AI agents are most useful where tasks are clear, repeatable, and data-driven. Common use cases include customer support chat, ticket routing, code generation, document review, meeting summaries, research support, invoice checking, lead qualification, and employee helpdesks. These applications usually have lower risk because the agent works inside a defined process.
Adoption is also rising in technical functions. Stanford’s 2026 AI Index reported higher scaled agent use in technology-sector software engineering, IT, and service operations than in most other areas. This reflects the strong fit between agents and structured digital workflows.
Where Agentic AI Is Used?
Agentic AI is better suited for processes that need coordination across departments, systems, and decisions. Examples include end-to-end customer service resolution, supply chain exception handling, financial risk review, automated research workflows, cybersecurity incident response, product development support, and enterprise knowledge operations.
Google Cloud identifies customer service, supply chain management, healthcare, financial services, and software development as major areas where Agentic AI can automate tasks and optimize workflows. These sectors benefit because Agentic AI can connect data, tools, rules, and decisions into one operating flow.
Key Benefits
The main benefit of AI agents is faster task execution. Employees can use them to reduce time spent on research, drafting, documentation, coding, reporting, and administrative work. This supports better productivity without immediately changing the whole operating model.
The main benefit of Agentic AI is workflow transformation. It can reduce manual handoffs, improve decision consistency, and allow teams to manage larger workloads with the same resources. For enterprises, the highest value will be seen where Agentic AI is linked to measurable outcomes such as lower support cost, faster resolution, shorter development cycles, better compliance checks, and improved customer experience.
Key Risks and Challenges
The biggest challenge for AI agents is reliability. Agents can misunderstand instructions, use incorrect data, generate inaccurate outputs, or call the wrong tool. These risks increase when the agent has access to business systems, private data, or customer-facing workflows.

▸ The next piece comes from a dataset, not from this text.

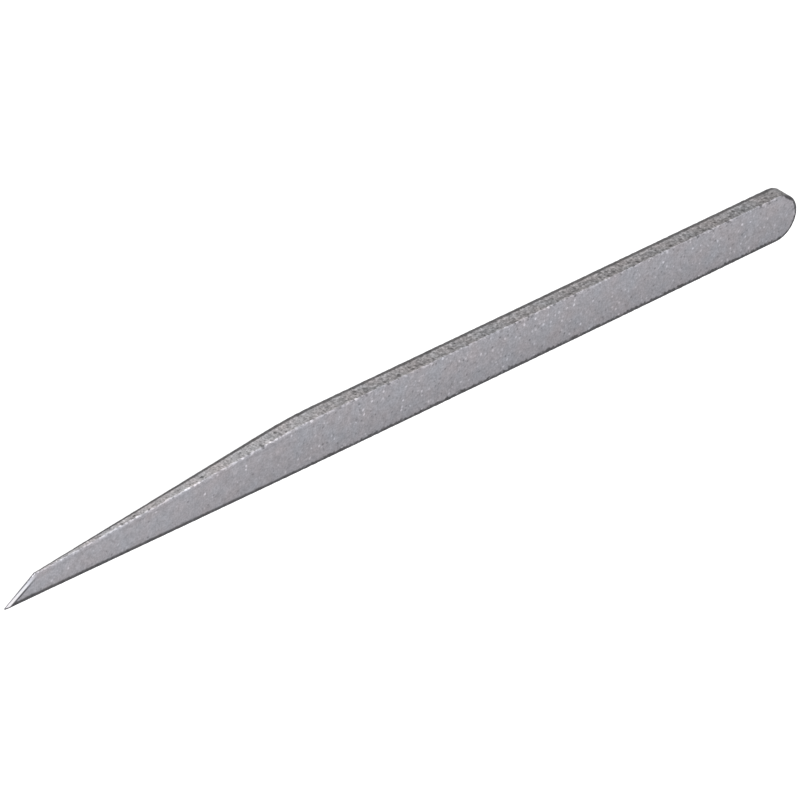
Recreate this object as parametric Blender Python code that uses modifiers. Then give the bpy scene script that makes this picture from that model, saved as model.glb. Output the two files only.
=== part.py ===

Agentic AI adds another layer of risk because it can operate across multiple systems and make multi-step decisions. NIST has warned that many AI agents are vulnerable to agent hijacking, where malicious instructions are inserted into data that an agent may read, causing unintended or harmful actions. The 2025 AI Agent Index also found that safety and transparency disclosures remain limited across major agentic systems, with many safety-related fields lacking public information.
Governance Requirements
AI agents require clear rules, tool permissions, data access controls, testing, and human review. Companies should define what the agent can do, what it cannot do, and when human approval is required. This is especially important for customer communication, payments, legal review, HR decisions, and regulated data.
Agentic AI needs stronger governance because it works across wider workflows. Enterprises need audit trails, access management, model monitoring, fallback rules, human-in-the-loop approval, and incident response plans. Without these controls, the system may scale errors faster than humans can detect them.
Final Interpretation
AI agents are the practical entry point for enterprise AI automation. They are already being adopted for task-level productivity and are showing measurable value in areas such as software engineering, IT, customer support, research, and business operations.
Agentic AI is the next level of AI maturity. It moves beyond single-task assistance and focuses on coordinated action across full workflows. The opportunity is significant, but the success of Agentic AI will depend on clear use cases, strong governance, reliable data, secure tool access, and measurable business value. Organizations that treat Agentic AI as a controlled operating model, not just another AI feature, are more likely to achieve sustainable results.